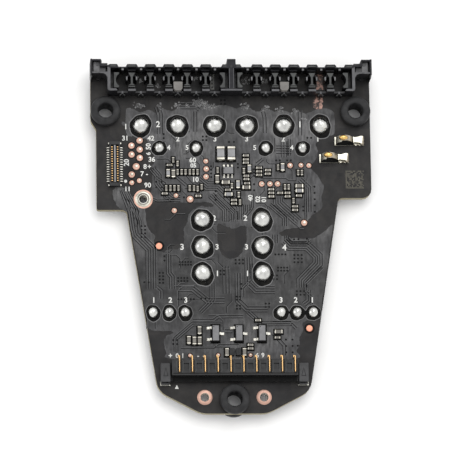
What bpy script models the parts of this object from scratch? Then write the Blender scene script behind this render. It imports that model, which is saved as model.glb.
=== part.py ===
"""Four-motor electronic speed controller board of a small camera drone.

Every length below is in millimetres.  The board's top face is the datum plane: an empty stands
on it and carries every piece, so a piece's z is its height above the board's top face.
X runs across the board and Y runs along it, from the power connector to the slotted guide.
"""
from math import acos, cos, pi, radians, sin, tan

import bmesh
import bpy
from mathutils import Matrix, Vector

MM = 0.001

# Board
BOARD_T = 1.2
BOARD_HALF_W = 22.95
BOARD_REAR_Y = 25.7
BOARD_FRONT_Y = -31.1
TAPER_HALF_W = 16.78      # half width of the tapered body at y = 0
TAPER_SLOPE = 0.1617      # half width lost for each millimetre towards the front
GAP = 0.1                 # clearance under and around soldered and clipped pieces

# Rubber grommets
GROMMET_R = 2.45
GROMMET_BORE_R = 1.2
GROMMET_NECK_R = 1.5
GROMMET_HOLE_R = 1.7      # hole in the board around the grommet's neck
GROMMET_FLANGE_BELOW = 1.5
GROMMET_FLANGE_ABOVE = 1.25
GROMMET_SLACK = 0.25      # between the board and each flange
GROMMET_REAR = (20.5, 18.9)
GROMMET_FRONT_Y = -28.85

# Slotted guide frame
GUIDE_H = 3.8
GUIDE_POST_H = 3.0
GUIDE_HALF_W = 20.27
GUIDE_FRONT_Y = 21.6
GUIDE_WALL_Y = 25.6       # rear wall, in the recesses between the ribs
GUIDE_RIB_Y = 26.05       # rear wall, on the ribs
GUIDE_REAR_Y = 26.95      # rear of the ears and of the middle tab
BAY_PITCH = 3.02
FIRST_BAY_X = 2.68
BAYS_PER_SIDE = 6
KEY_SIZE = (1.5, 1.4, 0.5)
STAKE = (21.6, 24.75)
STAKE_R = 0.45

# Soldered joints of the motor leads
PHASE_R = 1.3
REAR_PHASES_X = (2.65, 8.7, 14.75)
REAR_PHASES_Y = 16.7
MID_PHASES_X = 4.9
MID_PHASES_Y = (0.95, -3.55, -8.0)

# Plated holes and the funnel insert
PLATED_HOLE = (4.8, -28.45)
PLATED_HOLE_R = 0.72
INSERT = (-14.45, 4.3)
INSERT_R = 1.05
INSERT_HOLE_R = 0.8
INSERT_BORE_R = 0.45

# Power connector
BLADE_PITCH = 2.08
BLADE_COUNT = 10
BLADE_W = 0.34
BLADE_ROW_X = 0.45        # middle of the row of blades
POWER_REAR_Y = -22.65
POWER_STEP_Y = -25.2
POWER_FRONT_Y = -26.0
POWER_HALF_W = 10.2
POWER_H = 2.5
POWER_LEDGE_H = 1.1
END_CAP_W = 1.6

# Signal connector
SIGNAL = (-19.05, 10.05)
SIGNAL_SIZE = (1.75, 7.4, 0.85)

# Spring contacts: the left end of each base and the middle of its width
SPRING_LEFT_ENDS = {"rear": (17.0, 14.0), "front": (14.45, 11.1)}
SPRING_L = 4.95
SPRING_W = 1.5
SPRING_SHEET = 0.18
SPRING_HINGE = (2.95, 0.8)    # from the base's left end, and height
SPRING_DOME_X = 1.45          # from the base's left end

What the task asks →
Reproduce the material in full, with no word added or dropped.

Answer for this exercise →
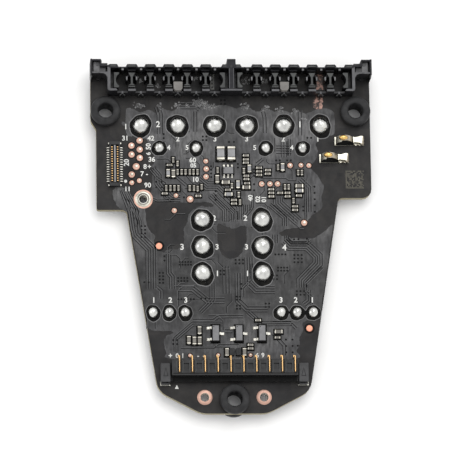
What bpy script models the parts of this object from scratch? Then write the Blender scene script behind this render. It imports that model, which is saved as model.glb.
=== part.py ===
"""Four-motor electronic speed controller board of a small camera drone.

Every length below is in millimetres.  The board's top face is the datum plane: an empty stands
on it and carries every piece, so a piece's z is its height above the board's top face.
X runs across the board and Y runs along it, from the power connector to the slotted guide.
"""
from math import acos, cos, pi, radians, sin, tan

import bmesh
import bpy
from mathutils import Matrix, Vector

MM = 0.001

# Board
BOARD_T = 1.2
BOARD_HALF_W = 22.95
BOARD_REAR_Y = 25.7
BOARD_FRONT_Y = -31.1
TAPER_HALF_W = 16.78      # half width of the tapered body at y = 0
TAPER_SLOPE = 0.1617      # half width lost for each millimetre towards the front
GAP = 0.1                 # clearance under and around soldered and clipped pieces

# Rubber grommets
GROMMET_R = 2.45
GROMMET_BORE_R = 1.2
GROMMET_NECK_R = 1.5
GROMMET_HOLE_R = 1.7      # hole in the board around the grommet's neck
GROMMET_FLANGE_BELOW = 1.5
GROMMET_FLANGE_ABOVE = 1.25
GROMMET_SLACK = 0.25      # between the board and each flange
GROMMET_REAR = (20.5, 18.9)
GROMMET_FRONT_Y = -28.85

# Slotted guide frame
GUIDE_H = 3.8
GUIDE_POST_H = 3.0
GUIDE_HALF_W = 20.27
GUIDE_FRONT_Y = 21.6
GUIDE_WALL_Y = 25.6       # rear wall, in the recesses between the ribs
GUIDE_RIB_Y = 26.05       # rear wall, on the ribs
GUIDE_REAR_Y = 26.95      # rear of the ears and of the middle tab
BAY_PITCH = 3.02
FIRST_BAY_X = 2.68
BAYS_PER_SIDE = 6
KEY_SIZE = (1.5, 1.4, 0.5)
STAKE = (21.6, 24.75)
STAKE_R = 0.45

# Soldered joints of the motor leads
PHASE_R = 1.3
REAR_PHASES_X = (2.65, 8.7, 14.75)
REAR_PHASES_Y = 16.7
MID_PHASES_X = 4.9
MID_PHASES_Y = (0.95, -3.55, -8.0)

# Plated holes and the funnel insert
PLATED_HOLE = (4.8, -28.45)
PLATED_HOLE_R = 0.72
INSERT = (-14.45, 4.3)
INSERT_R = 1.05
INSERT_HOLE_R = 0.8
INSERT_BORE_R = 0.45

# Power connector
BLADE_PITCH = 2.08
BLADE_COUNT = 10
BLADE_W = 0.34
BLADE_ROW_X = 0.45        # middle of the row of blades
POWER_REAR_Y = -22.65
POWER_STEP_Y = -25.2
POWER_FRONT_Y = -26.0
POWER_HALF_W = 10.2
POWER_H = 2.5
POWER_LEDGE_H = 1.1
END_CAP_W = 1.6

# Signal connector
SIGNAL = (-19.05, 10.05)
SIGNAL_SIZE = (1.75, 7.4, 0.85)

# Spring contacts: the left end of each base and the middle of its width
SPRING_LEFT_ENDS = {"rear": (17.0, 14.0), "front": (14.45, 11.1)}
SPRING_L = 4.95
SPRING_W = 1.5
SPRING_SHEET = 0.18
SPRING_HINGE = (2.95, 0.8)    # from the base's left end, and height
SPRING_DOME_X = 1.45          # from the base's left end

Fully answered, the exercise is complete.